During data-heavy operations such as shuffling, configure autoscaling to add nodes to prevent slowdowns and keep processing moving.

This is especially useful for large joins and aggregations where shuffle pressure can increase sharply. You can also create shuffle-specific node groups that scale based on data volume.

6. Use Autoscaling for Cost Management Across AWS Regions

For cost control, apply multi-region autoscaling to adjust resources based on regional pricing and Spot availability.

Scale up in regions with lower costs and scale down in regions with higher prices to balance performance with spend. This strategy provides flexibility for teams running variable workloads across multiple regions.

7. Enable Auto-Tuning for Auto-Spark Jobs

Enable auto-tuning for Spark jobs so executors and memory are adjusted as the job progresses.

This prevents smaller jobs from consuming unnecessary resources and ensures larger jobs receive enough capacity to complete efficiently. Dynamic tuning improves both performance and cost-effectiveness.

How Sedai Improves Autoscaling for Dynamic Workloads (Kubernetes, Lambda, ECS, and More)?

Most autoscaling tools still depend on static thresholds, which don’t reflect how workloads actually behave. This often leads to over-provisioning, resource waste, or performance issues.

Sedai takes a very different approach with autonomous autoscaling powered by reinforcement learning. It continuously analyzes real-time workload behavior and adjusts resources across Kubernetes, Lambda, and ECS environments to match true demand.

What Sedai delivers for dynamic autoscaling:

Pod-Level Rightsizing (CPU & Memory): Sedai automatically tunes pod resource requests and limits based on live usage. This prevents over-allocation, improves performance, and typically cuts cloud costs by more than 30%.
Node Pool & Instance-Type Optimization: By studying cluster-wide trends, Sedai picks the most efficient instance types for your node pools. This reduces idle capacity, improves performance by up to 75%, and keeps spending under control.
Autonomous Scaling Decisions: Instead of reacting to static triggers, Sedai scales pods and nodes based on workload behavior. This ensures the right resources are available at the right time and reduces failed customer interactions by up to 70%.
Automatic Remediation: When Sedai detects resource pressure, instability, or performance drops, it fixes the issue before it impacts users. Teams see up to 6× higher productivity because they spend far less time on manual fixes.
Full-Stack Cost & Performance Optimization: Sedai optimizes compute, storage, networking, and cloud commitments. This end-to-end tuning delivers up to 50% cost savings while strengthening overall infrastructure performance.
Multi-Cloud & Multi-Cluster Support: Sedai works across GKE, EKS, AKS, and on-prem clusters, offering consistent optimization at scale. It already manages more than $3.5 million in cloud spend across multi-cloud setups.
SLO-Driven Scaling: Scaling decisions align with your SLOs and SLIs, helping maintain performance and reliability even during sudden traffic changes.
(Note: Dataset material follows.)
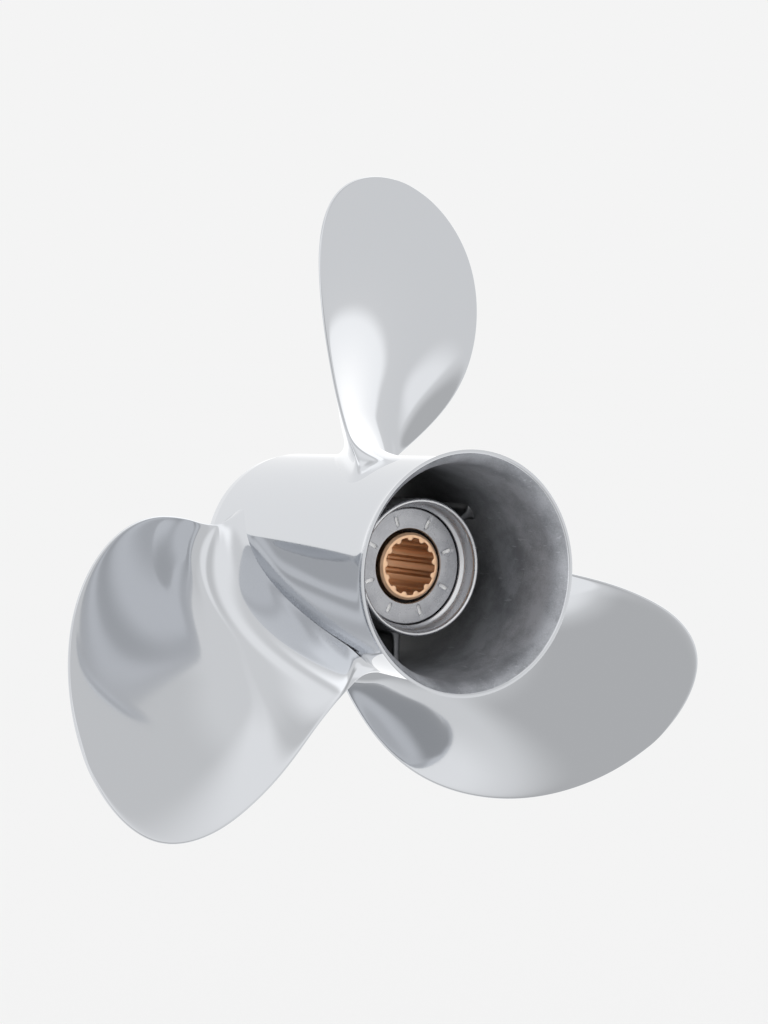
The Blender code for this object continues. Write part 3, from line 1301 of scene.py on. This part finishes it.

Must Read: How Engineers Save on AWS EMR Costs: 2026 Guide

Final Thoughts

Autoscaling in EMR is a powerful way to keep your cloud resources aligned with workload demand. However, it’s still essential to continuously monitor and adjust your configurations as your environment changes.

One area that often gets overlooked is predictive scaling, using past data and trends to identify upcoming demand spikes so your cluster can scale ahead of time.

By tapping into these insights, you lower the chances of under-provisioning during busy periods and avoid overspending during quieter ones.

You can take this a step further with Sedai. It helps automate this process by analyzing how your workloads behave over time and forecasting future resource needs.

With Sedai, your autoscaling setup becomes more of a self-optimizing system, adjusting smoothly to workload changes and maintaining efficiency with minimal effort on your part.

Achieve complete visibility into your EMR environment and instantly reduce unnecessary costs by optimizing autoscaling and resource management with Sedai.

FAQs

Q1.How can I prevent autoscaling from over-allocating resources in my EMR cluster?

A1. Review and fine-tune your scaling policies regularly so they reflect actual workload patterns. Use granular thresholds and cooldown periods to avoid unnecessary or rapid scale-out actions.

Q2. Can autoscaling in EMR help with both batch and real-time workloads simultaneously?

A2. Yes, EMR autoscaling can be tuned to support both types by applying different scaling strategies. Real-time workloads benefit from aggressive scale-out policies, while batch jobs work well with more predictable, conservative policies.

Q3. What are the best practices for using Spot Instances with autoscaling in EMR?

A3. Use Spot Instances for flexible task nodes and configure fallback policies to On-Demand in case of interruptions. Make sure your scaling rules account for potential Spot unavailability so the cluster can adjust automatically.

Q4. How do I optimize autoscaling for high-velocity data streams in EMR?

A4. Set faster scale-out policies that respond quickly to spikes in data ingestion. Base scaling decisions on metrics like input rates or memory pressure to match real-time demand without overshooting.

Q5. Can I use autoscaling to improve the performance of Apache Hive queries on EMR?

A5. Yes, autoscaling ensures your cluster has enough compute during heavy or complex Hive queries. Scale up for intensive transformations and scale down afterward to control costs.